With these type of architecture it is not possible to train a network with different image size, so the authors propose to add a Spatial Pyramid Pooling (SPP) layer between the last convolutional layer and the first fully-connected layer. This SPP layer is composed of pooling layers which pool features extracted at different scales. The pooling layers do not contain weights, which means that they can adapt their parameters during the training or inference stage to the size of the input, so that the output size is always the same. The figure below presents a 3-level pyramid pooling.
The parameters of the SPP layer are:
- the level of the pyramid, which is the number of pool used, here 3.
- the output size of each pooling layer, here 4x4, 2x2 and 1x1.
The “classical” parameters of the pooling layers, which are the window size and the stride, will be automatically computed based on the input feature map size. You can find the equations below:
\[win = \lceil a/n \rceil\] \[stride = \lfloor a/n \rfloor\]for a $a \times a$ input feature map and a $n \times n$ output feature map. $n$ $\lceil . \rceil$ and $\lfloor . \rfloor$ designed ceil and floor.
Let’s apply the equations above to calculate the parameters of the three pooling layers in the SPP layer for a 224x224 input image:
- 4x4 output: $win = \lceil 6/4 \rceil = 4$, $stride = \lfloor 5/4 \rfloor = 3$
- 2x2 output: $win = \lceil 6/2 \rceil = 7$, $stride = \lfloor 5/2 \rfloor = 6$
- 1x1 output: $win = \lceil 6/1 \rceil = 13$, $stride = \lfloor 13/1 \rfloor = 13$
The same for a 180x180 input image:
- 4x4 output: $win = \lceil 5/4 \rceil = 4$, $stride = \lfloor 13/4 \rfloor = 3$
- 2x2 output: $win = \lceil 5/2 \rceil = 7$, $stride = \lfloor 13/2 \rfloor = 6$
- 1x1 output: $win = \lceil 5/1 \rceil = 13$, $stride = \lfloor 13/1 \rfloor = 13$
Object Detection
The authors of the paper [1] also proposed to use SPPNet to improve the execution time of the R-CNN testing stage.
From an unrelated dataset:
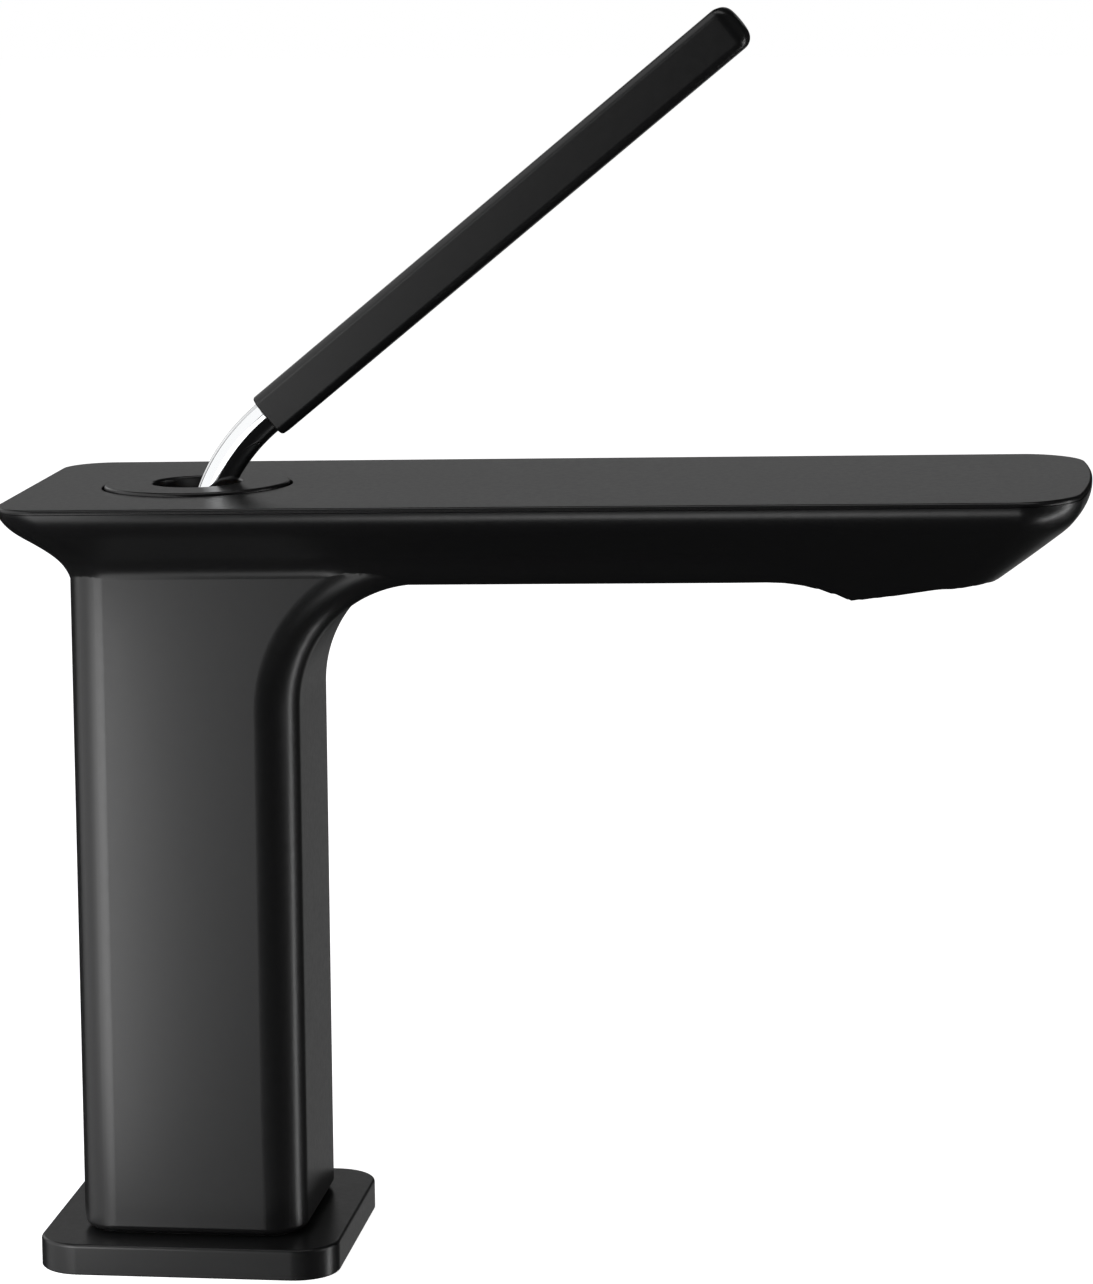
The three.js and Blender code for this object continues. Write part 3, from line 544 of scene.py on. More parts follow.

R-CNN extract feature maps for each region proposals in an image. With about 2000 regions per image, the features extraction is time-consuming but it can be reduced since these regions come from the same image. The authors proposed to extract a feature map from the entire image and then apply a spatial pyramid pooling on each region. Here, ZF-5 [2] is used rather than AlexNet in R-CNN.
Limitations
There are several limitations of SPPNet (that can be found in the Fast R-CNN paper [3]). Some are shared with R-CNN, while the last one is specific to this network:
- the training is a multi-stage pipeline.
- the features are written on the disk.
- only the fully-connected layers can be fine-tuned, and not the convolutional layers above the spatial pyramid pooling. Actually, this statement should be taken with a grain of salt. Here are some statements in the SPPNet [1] paper and the Fast R-CNN [3] paper that suggest that is not totally impossible to fine-tune the convolutional layers:
- “[…] for simplicity we only fine-tune the fully-connected layers” [1].
- “[…] back-propagation through the SPP layer is highly inefficient when each training sample (i.e. RoI) comes from a different image, which is exactly how R-CNN and SPPnet networks are trained.” [3].
- “For the less deep networks considered in the SPPnet paper [11], fine-tuning only the fully connected layers appeared to be sufficient for good accuracy.” [3].